San Francisco – The ACLU of Northern California prevailed in court today in a suit under the Freedom of Information Act (“FOIA”) seeking the Department of Justice’s policies related to the use of location tracking surveillance technology in criminal investigations.
The ACLU filed this lawsuit because of the enormous secrecy surrounding the government’s use of new surveillance technologies. If the government uses a surveillance tool without any court authorization at all, it is virtually impossible for the public or criminal defendants to learn about the technique. Even when the government seeks court authorization, those proceedings are under seal and ex parte, meaning they happen behind closed doors and without the participation of any other party to challenge the government’s position. In the past, the government has taken advantage of this secrecy and avoided public scrutiny of its surveillance practices: For example, it used invasive cell-phone surveillance tools commonly known as Stingrays for a decade and half before the public learned of their existence or the policies that govern them. After much public outcry, the Department of Justice adopted a policy under which it will seek a warrant before using such devices.
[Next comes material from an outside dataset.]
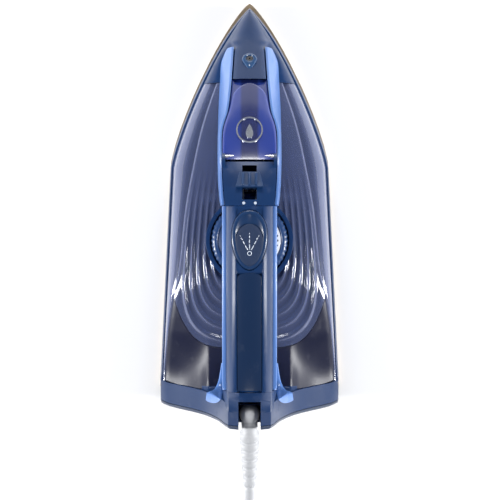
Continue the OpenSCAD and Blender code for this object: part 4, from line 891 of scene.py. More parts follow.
@dataclass
class LowerBody:
    """Soleplate, skirt, tank sides, tank top and rear deck."""

    lines: BodyLines
    skirt_z: float = 3.0
    skirt_depth: float = 16.4
    nose_end_y: float = 87.0
    deck_front_y: float = -87.0
    window_bow: float = 33.0
    ridge_count: float = 6.0
    ridge_height: float = 1.9

    def skirt(self) -> bpy.types.Object:
        """Hollow navy ring over the soleplate, its edges turned in by half a millimetre.

        Returns:
            The new object.
        """
        outer = np.array([
            [3.4, 1.9, self.skirt_z, 0.6], [2.8, 1.35, self.skirt_z + 0.25, 0.1],
            [2.6, 1.2, self.skirt_z + 0.9, 0], [3.2, 1.3, self.skirt_z + 9, 0],
            [4.3, 1.75, self.skirt_z + 18, 0], [4.95, 2.15, 26.2, 0], [5.15, 2.3, 26.75, 0.1],
            [5.7, 2.8, 27.0, 0.6],
        ])
        inner = outer[::-1] + np.array([1.4 * self.lines.wall - 1, self.lines.wall - 0.6, 0, 1.2])
        levels = np.concatenate([outer, inner[1:-1]])
        return loft("skirt_shell", level_loops(self.lines, levels, self.skirt_depth + 0.4), wrap=True)

    def tank_side(self, side: int) -> bpy.types.Object:
        """Steep side of the tank: seam, gentle bulge and rounded shoulder, at 90 stations.

        Args:
            side: 1 on the right, -1 on the left.

        Returns:
            The new object.
        """
        L = self.lines
        y = np.linspace(self.nose_end_y - 0.3, float(L.heel_y(L.seam_z, self.skirt_depth + 0.6)), 90)
        z0, z1 = np.full_like(y, L.seam_z + L.gap), L.side_top_z(y)
        x0, x1 = L.seam_x(y), L.shoulder_x(y)
        grids = []
        for inset in (0.0, L.wall):
            inwards = ((0.05, 0.2), (0.16, 0.58), (0.55, 0.93))
            cols = [(lerp(x0, x1, out) - inset, y, lerp(z0, z1, up)) for out, up in inwards]
            cols = [(x0 - inset, y, z0), *cols, (x1 - inset, y, z1)]
            grids.append(soften(rows_of(*cols), 2) * np.array([side, 1, 1]))
        name = "tank_side_right" if side > 0 else "tank_side_left"
        return shell(name, *grids)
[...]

Today’s Ninth Circuit decision prevents the government from cloaking its surveillance policies in secrecy simply because they were written by lawyers or because they implicate potential criminal prosecutions. The public now has a right to know basic information about some of the government’s surveillance techniques and what type of court authorization, if any, the government seeks before using such techniques.
“This ruling is a victory for democratic accountability and government transparency. It will shed much needed light on the government's surveillance efforts,” said Linda Lye, a senior staff attorney with the ACLU of Northern California.